Vie privée et procès d’assise

Une chaîne audiovisuelle a diffusé un téléfilm qui décrivait une enquête de police diligentée à la suite de la mort violente d’une femme et ayant conduit à l’arrestation de son époux, médecin légiste, dénommé Paul Villers. Le documentaire a également été diffusé  sur le site de la chaîne, retraçant, jour après jour, le procès de Paul Villers devant une cour d’assises.  Chaque internaute pouvait consulter le dossier en ligne constitué par les services de la production et donner, après chaque audience, son avis sur l’innocence ou la culpabilité de l’accusé, le verdict de la cour d’assises fictive et celui des internautes devant être diffusés à une date ultérieure.

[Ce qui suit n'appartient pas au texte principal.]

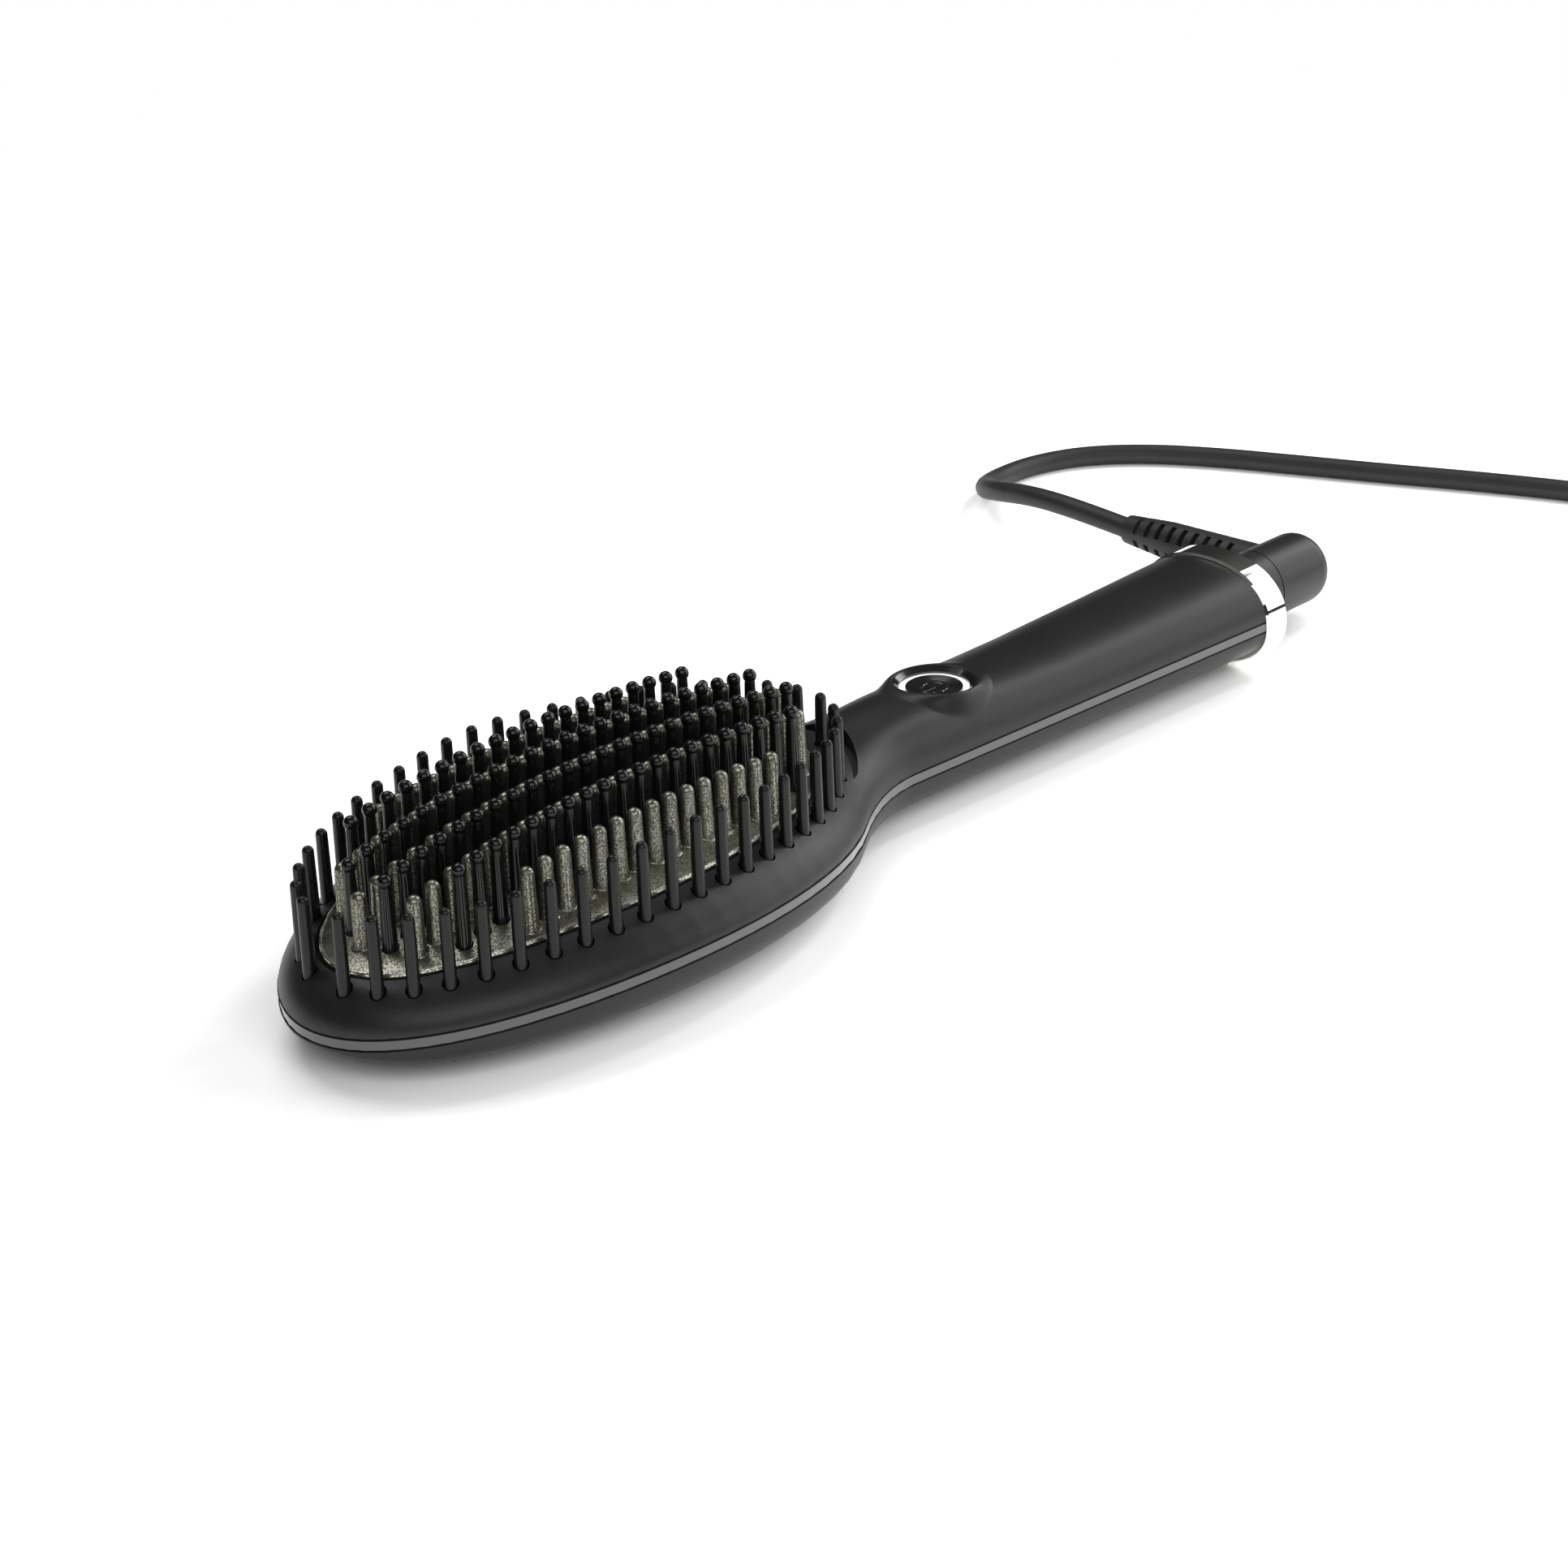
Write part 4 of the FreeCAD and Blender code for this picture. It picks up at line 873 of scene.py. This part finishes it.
@dataclass
class Studio:
    """Pale floor, white surround and soft lamps.

    Attributes:
        floor_half: half side of the floor in metres.
        plain: colour of the floor by which it lights the brush.
        seen: half of the colour that the camera and mirrors see.
        fade: distances in metres between which the floor turns plain white for them.
        sky: radiance of the surround overhead.
        horizon: radiance of the surround at the horizon.
        dusk: upward share of a direction between which one becomes the other.
        lamps: the soft boxes.
    """
    floor_half: float = 4.0
    plain: Colour = (0.9, 0.9, 0.9)
    seen: Colour = (0.98, 0.98, 0.98)
    fade: tuple[float, float] = (0.45, 0.65)
    sky: float = 0.14
    horizon: float = 0.03
    dusk: tuple[float, float] = (0.3, 0.9)
    lamps: Sequence[SoftBox] = (
        SoftBox("lamp_back", 78.0, 62.0, 1.1, (0.8, 0.5), 2.6),
        SoftBox("lamp_side", -26.0, 24.0, 1.1, (1.25, 0.75), 1.8),
        SoftBox("lamp_left", -124.0, 38.0, 1.1, (1.2, 0.7), 1.5),
        SoftBox("lamp_core", 0.0, 30.0, 1.0, (0.32, 0.3), 2.4),
        SoftBox("lamp_spot", -12.0, 52.0, 1.0, (0.12, 0.12), 16.0),
    )

    def build(self) -> None:
        """Adds the floor, the world and the lamps."""
        self._add_floor()
        self._set_world()
        for lamp in self.lamps:
            lamp.build()
        bpy.context.scene.view_settings.view_transform = "Standard"
        LOG.info("studio with %d lamps", len(self.lamps))

    def _add_floor(self) -> None:
        """Adds the floor, white and matt.

        The camera and mirrors see it at twice the level at which it lights the brush, which
        keeps its shadows, and plain white in the distance.
        """
        h = self.floor_half
        mesh = bpy.data.meshes.new("floor")
        mesh.from_pydata([(-h, -h, 0), (h, -h, 0), (h, h, 0), (-h, h, 0)], [], [(0, 1, 2, 3)])
        material, recipe = new_recipe("floor_white")
        seen = (recipe.add("ShaderNodeLightPath", out="Is Camera Ray")
                + recipe.add("ShaderNodeLightPath", out="Is Glossy Ray"))
        matt = recipe.add("ShaderNodeBsdfDiffuse", {}, {"Color": self.plain})
        white = recipe.add("ShaderNodeBsdfDiffuse", {}, {"Color": self.seen})
        double = recipe.add("ShaderNodeAddShader", {}, {0: white, 1: white})
        near = recipe.add("ShaderNodeMixShader", {}, {0: seen, 1: matt, 2: double})
        away = recipe.add("ShaderNodeVectorMath", {"operation": "LENGTH"},
                          {0: recipe.add("ShaderNodeTexCoord", out="Object")}, out="Value")
        far = recipe.add("ShaderNodeEmission", {}, {"Color": (1.0, 1.0, 1.0), "Strength": 1.0})
        recipe.surface(recipe.add("ShaderNodeMixShader", {}, {
            0: seen * away.smooth(*self.fade), 1: near, 2: far}))
        mesh.materials.append(material)
        floor = linked("floor", mesh)

    def _set_world(self) -> None:
        """White for the camera; elsewhere brighter overhead than at the horizon."""
        world = bpy.data.worlds.new("surround")
        bpy.context.scene.world = world
        world.use_nodes = True
        recipe = Recipe(world.node_tree)
        coords = recipe.add("ShaderNodeTexCoord", out="Generated")
        height = recipe.add("ShaderNodeSeparateXYZ", {}, {0: coords}, out="Z")
        level = height.smooth(*self.dusk).between(self.horizon, self.sky)
        seen = recipe.add("ShaderNodeLightPath", out="Is Camera Ray")
        light = recipe.add("ShaderNodeBackground", {}, {"Color": (1.0, 1.0, 1.0),
                                                        "Strength": level})
        white = recipe.add("ShaderNodeBackground", {}, {"Color": (1.0, 1.0, 1.0),
                                                        "Strength": 1.0})
        recipe.surface(recipe.add("ShaderNodeMixShader", {}, {0: seen, 1: light, 2: white}),
                       "World")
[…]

Le « vrai » M. Muller, a été mis en examen en 2001, après la mort par arme à feu de son épouse, du chef de meurtre, avant d’être acquitté par une cour d’assises le 31 octobre 2013. S’étant  reconnu dans le personnage de Paul Villers, il a assigné avec succès la chaîne en vue d’obtenir la cessation de la diffusion de ce programme et le paiement d’une provision à valoir sur l’indemnisation de son préjudice.

Respect de la vie privée et liberté d’expression

Le droit au respect de la vie privée, prévu par les articles 8 de la Convention de sauvegarde des droits de l’homme et des libertés fondamentales et 9 du code civil, et le droit à la liberté d’expression, régi par l’article 10 de la Convention, ont la même valeur normative ; il appartient au juge saisi de rechercher un équilibre entre ces droits et, le cas échéant, de privilégier la solution la plus protectrice de l’intérêt le plus légitime.

Le téléfilm diffusé est une oeuvre de fiction, il présente, avec l’affaire dans laquelle M. Muller a été jugé, de nombreuses similitudes ; les différences minimes entre l’oeuvre de fiction et la vie de ce dernier ne suffisent pas à empêcher toute confusion, la presse ayant largement fait état de ce que l’histoire de Paul Villers était inspirée de celle de M. Muller et les réactions d’internautes montrant qu’ils ont identifié celui-ci.

Si la création audiovisuelle peut s’inspirer de faits réels et mettre en scène des personnages vivants, elle ne saurait, sans l’accord de ceux-ci, empiéter sur leur vie privée dès lors qu’elle ne présente pas clairement les éléments ressortant de celles-ci comme totalement fictifs.

Principe de proportionnalité

Le principe de la liberté d’expression consacré par le paragraphe 1er de l’article 10 de la Convention de sauvegarde des droits de l’homme et des libertés fondamentales peut comporter, ainsi qu’il résulte de son paragraphe 2, des restrictions et des sanctions nécessaires, dans une société démocratique, à la protection de la réputation ou des droits d’autrui ; tel est l’objet de l’article 9 du code civil, qui donne au juge, par des dispositions précises, le pouvoir d’ordonner toute mesure propre à empêcher ou à faire cesser les atteintes au droit au respect de la vie privée ainsi qu’à réparer le préjudice qui en résulte.

C’est sans méconnaître les exigences de ces textes, ni de l’article 809 du code de procédure civile, et par une mesure en proportion avec l’atteinte qu’elle avait caractérisée, que, constatant l’ampleur de celle portée au droit au respect de la vie privée de M. Muller et la publicité mise en oeuvre lors de la campagne promotionnelle du programme « Intime Conviction » et de la diffusion multimédia de celui-ci, dans lequel il était proposé de le rejuger, la cour d’appel a pu en déduire que les faits présentaient une gravité telle que seule la cessation sans délai de la diffusion de ce programme, sous astreinte de 50 000 euros par diffusion de celui-ci dans son intégralité ou par extraits sur quelque support que ce soit, était de nature à faire cesser le trouble manifestement illicite subi par M. Muller.